Barenboim is more sanguine: ‘Elgar’s recordings have a sense of forward movement that is absolutely unique and unequalled by anyone who has played or recorded these pieces since,’ he says. ‘He brings out a nervous quality in the music, and I’ve learned tremendously from these documents. One can hear that he was in total command of the orchestra.’ So while Elgar might have liked to portray himself as the very model of a stiff-upper-lipped English squire, his own music-making – with that consistent, persistent ‘nervous quality’ Barenboim identifies – reveals a more complicated reality. And isn’t this conflict an essential part of what Petrenko so neatly describes as the ‘power inside’ Elgar’s music?

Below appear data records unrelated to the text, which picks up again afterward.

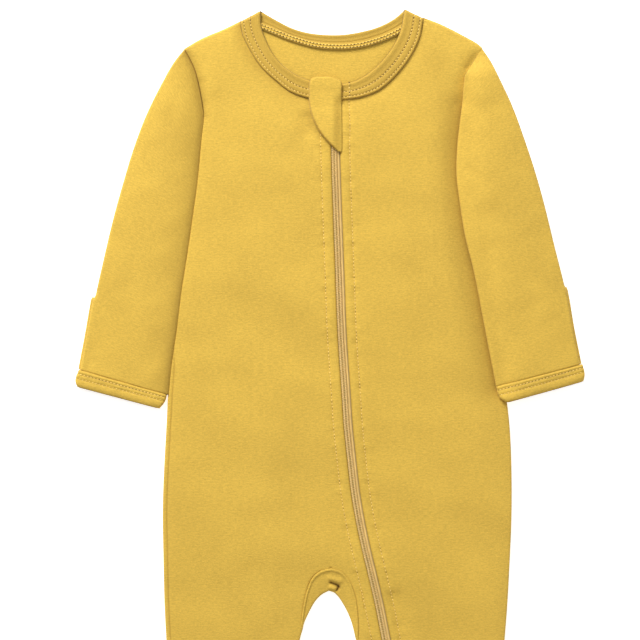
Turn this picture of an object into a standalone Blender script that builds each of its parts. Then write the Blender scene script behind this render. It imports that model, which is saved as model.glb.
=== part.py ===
"""Footed baby sleepsuit with a curved front zip, laid flat on its back.

Each piece of cloth is a wall through rows of points. A row runs across the piece between two
plan lines, and its heights follow the layer that the piece lies in: the back on the floor, the
fronts over it, and a round fold wherever the cloth turns over at a side.
"""

import math
from collections import namedtuple

import bmesh
import bpy
import numpy as np

MM = 0.001
WELD = 0.00001
OBJECT = "baby_sleepsuit"

# Driving dimensions in millimetres. x runs to the wearer's left from the middle of the part,
# down runs from the top of the neckband to the toes, z is the height over the floor.
LENGTH = 641.0
MIDDLE_X = 0.15
MIDDLE_DOWN = 320.83
WALL = 1.2
BAND_WALL = 1.6
TAPE_WALL = 1.0
GUARD_WALL = 2.0
SEAM_GAP = 0.3
FOLD_SEAM_GAP = 0.4
LAYER_STEP = 2.8
PUFF = 1.2
PUFF_REACH = 22.0
SLEEVE_PUFF = 1.2
SLEEVE_PUFF_REACH = 14.0
SLEEVE_PUFF_START = (0.0, 0.3)
SLEEVE_PUFF_END = (0.85, 1.0)
SLEEVE_PUFF_AT_CUFF = 0.3
SLEEVE_STEP_AT_CUFF = 2.2
CUFF_STEP = 3.5

# Heights of the middle of each layer's wall.
BACK_Z = WALL / 2
FRONT_Z = BACK_Z + LAYER_STEP
BAND_FRONT_Z = 4.0
BAND_BACK_Z = BAND_WALL / 2
NECK_TAPE_Z = BAND_WALL + SEAM_GAP + TAPE_WALL / 2
ZIP_TAPE_BELOW_FRONT = WALL / 2 + SEAM_GAP + TAPE_WALL / 2

# A side fold climbs from the back layer to the front layer: a quarter turn, an upright stretch
# and a second quarter turn. A seam at a side lies half way up. Tubes have round folds.
FOLD_RADIUS = 1.0
QUARTER = math.pi / 2 * FOLD_RADIUS
UPRIGHT = LAYER_STEP - 2 * FOLD_RADIUS
FOLD_RUN = 2 * QUARTER + UPRIGHT
EDGE_COLUMNS = 4
EDGE_FLAT = 1.5
TUBE_RADIUS = 1.4

# The levels where one piece ends and the next begins.
YOKE_DOWN = 100.0
CROTCH_DOWN = 419.5
HEEL_DOWN = 545.0
ANKLE_DOWN = 586.0
ARMPIT_FADE = (78.0, 92.0)
INNER_LEG_FADE = (456.0, 476.0)

# On the wearer's right the back wraps over the front by WRAP, between these levels.
WRAP = 2.9
WRAP_RISE = (245.0, 275.0)
WRAP_FADE = (515.0, 540.0)
WRAP_SLIDE_GAP = 0.4

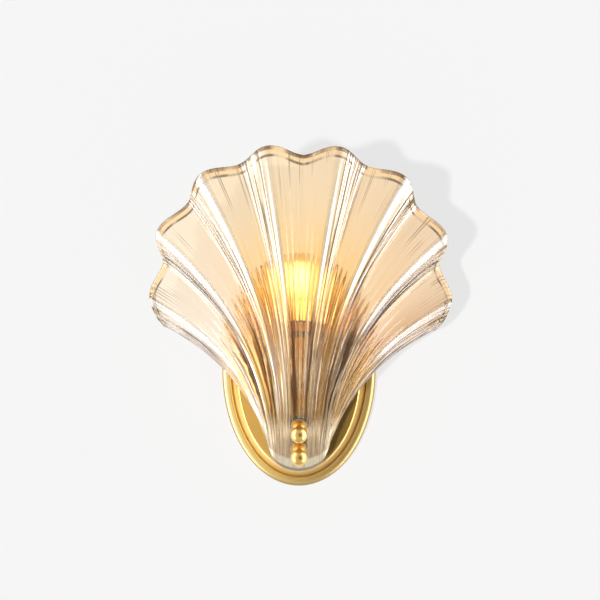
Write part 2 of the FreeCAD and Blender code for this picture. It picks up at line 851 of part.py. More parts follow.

While I was writing this article, I happened upon an essay in American author Anne Fadiman’s Ex Libris: Confessions of a Common Reader, in which she describes her fascination with the history of polar exploration and her ‘especially tender feelings’ for Captain Robert Falcon Scott. ‘Americans’, she writes, ‘admire success. Englishmen admire heroic failure.’ In his greatest music, such as the Second Symphony – composed at the same time that Scott was embarked on the tragic Terra Nova Expedition – Elgar conveys a poignant sense of heroic striving and tenacity that ends not in ticker-tape jubilation but noble acceptance. In one of Scott’s final diary entries, the explorer wrote: ‘I do not regret this journey, which has shown that Englishmen can endure hardships, help one another, and meet death with as great a fortitude as ever in the past. We took risks, we knew we took them; things have come out against us, and therefore we have no cause for complaint, but bow to the will of Providence, determined still to do our best to the last.’ What better encapsulation not only of what makes Elgar English, but what makes Elgar Elgar.